The Atmos mix of “Cold, Cold Heart” put Norah Jones’s voice at the center and her piano a little to the right, both inside my head. But Adam Levy’s muted guitar chords were well leftward, definitely outside my head, and Alexander Lee’s double bass was off to the right. All of these elements were beautifully differentiated from each other. The MQA stereo mix was much more closed-in, with everything inside my head. I strongly preferred the Atmos mix of this track.
The Atmos mix of the Chopin recording spread Eric Lu’s piano between my two ears. Rather than the concert-hall experience I’d had with this recording through the Ambeo Soundbar, through headphones it was if I were sitting next to Lu on his Steinway’s bench. While the MQA stereo mix was less expansive, Lu’s piano sounded more natural than in the Atmos mix: There was less reverb, which let me more clearly hear Lu’s interpretive gestures and thus better appreciate them. Here, I preferred the stereo mix.

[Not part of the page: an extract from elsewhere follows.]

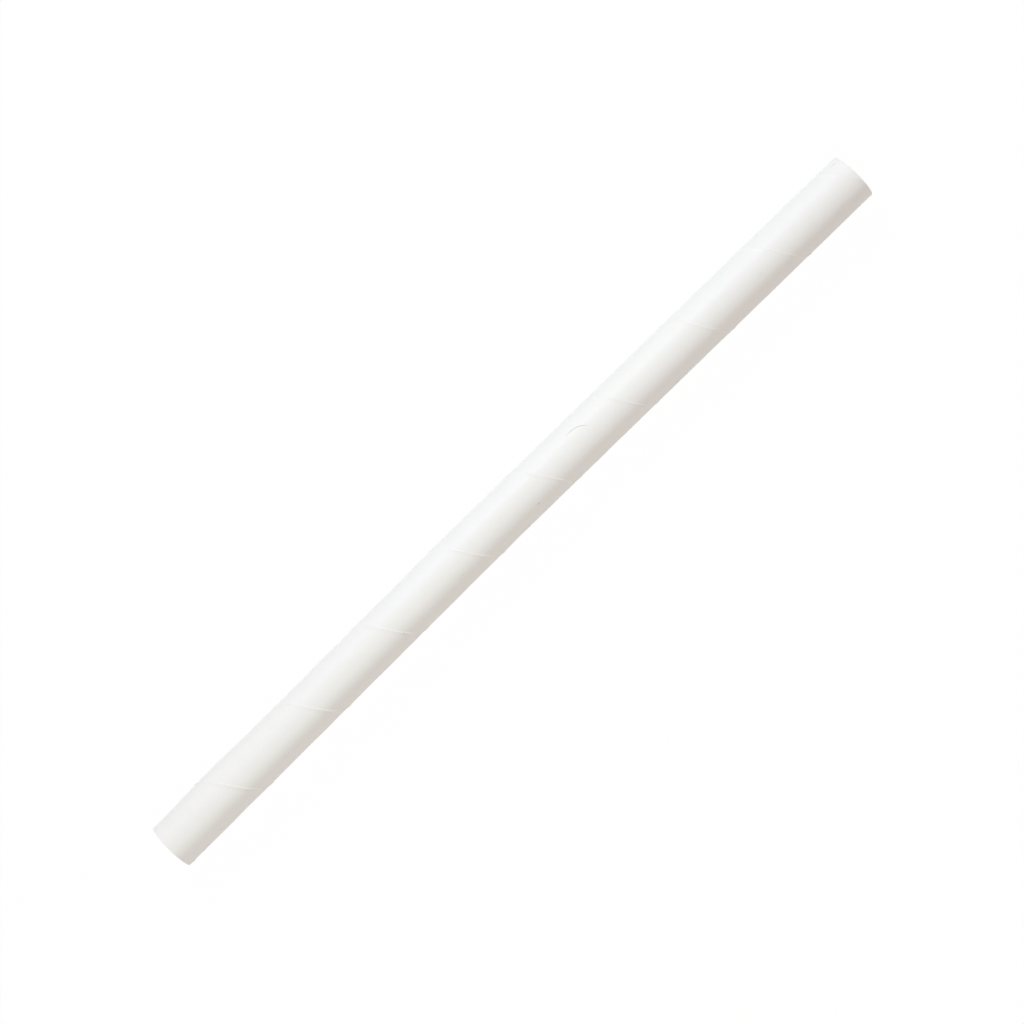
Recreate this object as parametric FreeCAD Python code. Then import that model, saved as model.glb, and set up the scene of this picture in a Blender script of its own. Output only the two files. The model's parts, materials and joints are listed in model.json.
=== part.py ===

I listened to many other tracks in Atmos, including a Beethoven symphony, a Vivaldi concerto, jazz numbers by Freddie Hubbard and Wayne Shorter, and songs by J Balvin, the Band, R.E.M., and the Weeknd. In most cases, I preferred the Atmos to the stereo mix.
My colleague Diego Estan had a very different response. After reading a draft of this article, Diego compared Atmos and two-channel MQA versions of several tracks, including “Cold, Cold Heart,” using Sennheiser HD 800 headphones connected to his Samsung Galaxy S10 smartphone. This was his response:
I preferred the two-channel MQA track every time. Atmos vocals sounded more distant, and a bit echoey to me. For me, that’s a deal breaker. I like vocal presence and intimacy. . . . In my opinion, good two-channel headphone listening can be very satisfying. It’s only worth applying fancy processing if the result is true out-of-the-head, speaker-like soundstaging. What I heard on Tidal with Atmos tracks is not that at all.
Certainly with headphones, I never had that out-of-head experience I got during that demo at Bell Media. Dolby said my experience might be a result of creative decisions by the artists and mix engineers:
In general, there are a lot of things that influence any sound experience. Atmos is not unique here. One factor is artistic intent -- for example, during the mixing process, the engineer is able to use binaural metadata to control how much space is given to an individual element. Often mixers will place vocals and percussive elements in “near” mode to keep the impact and intimacy that listeners expect from a headphone experience while putting effects such as synths, pads, background vocals in mid or far mode to allow for that more expansive space you mentioned. The engineers are able to monitor in binaural[,] so what you heard on Tidal was representative of what the creative team intended and wanted you to hear for those songs.
There are probably other factors at play. Unlike the binaural rendering I heard at Bell Media, the mixes I listened to via Tidal may not have been optimized for headphones. As Dolby’s media-relations team explained to me, when mixing for Atmos, the engineer creates “a single mix that is optimized for speakers and headphones. If the engineer wants to create a headphone version, all they do is add binaural metadata to the mix.”
On its YouTube channel, Dolby has posted interviews with several recording engineers discussing their experience with Atmos. In one video, Bruce Botnick, who has made Atmos mixes of music by the Doors and Mumford & Sons, said that, rather than doing a single encode as Dolby recommends, it’s often preferable to prepare two separate renderings: a binaural version for headphone listening, and a surround mix.
But many recording engineers believe there’s value in moving beyond two channels. Steve Genewick, a recording engineer at Capitol Studios in Hollywood, has created Atmos mixes of music by Aerosmith, Miles Davis, Norah Jones, Public Enemy, R.E.M., and many other artists. Here’s what he said in one of Dolby’s videos:
[With Atmos], there’s so much more space, and so much more to deal with -- in a good way. As mixers, we’ve always been jamming stuff into stereo, and carving stuff out to make it fit, and now we don’t have to do that. The palette is so much bigger. If two things are clashing, I just move them apart. I don’t have to EQ and compress stuff. I can keep the integrity of the music. We’re allowed to have dynamics. There’s a whole new set of tools, and a whole new set of space to convey the emotion of the song.
It’s still early days for Dolby Atmos Music. The tools for mastering in Atmos are evolving rapidly, and artists, producers, and engineers are still figuring out how to use them and best exploit their creative potential.
But the technology has a lot of momentum. Dolby Labs told me that the catalog of Atmos Music titles is growing quickly, and now includes new titles as well as Atmos versions of older albums:
For catalog tracks, these aren’t remasters, but rather reimagined versions of the original song or album that have been completely remixed in Dolby Atmos -- often with the original creative team’s involvement. With time we expect to see more new releases released in Dolby Atmos. Recent examples of day-and-date releases in Dolby Atmos include the latest albums from Coldplay, Halsey, Pearl Jam, The Weeknd, J Balvin, Alanis Morissette, Glass Animals, and others.
Those are big names; but even so, the vast majority of music is available only in two-channel -- and that’s not going to change anytime soon. But the ability to stream in immersive audio is big news. It might still be too early to state that at last the time has come for music in surround sound -- but it’s sure not dead.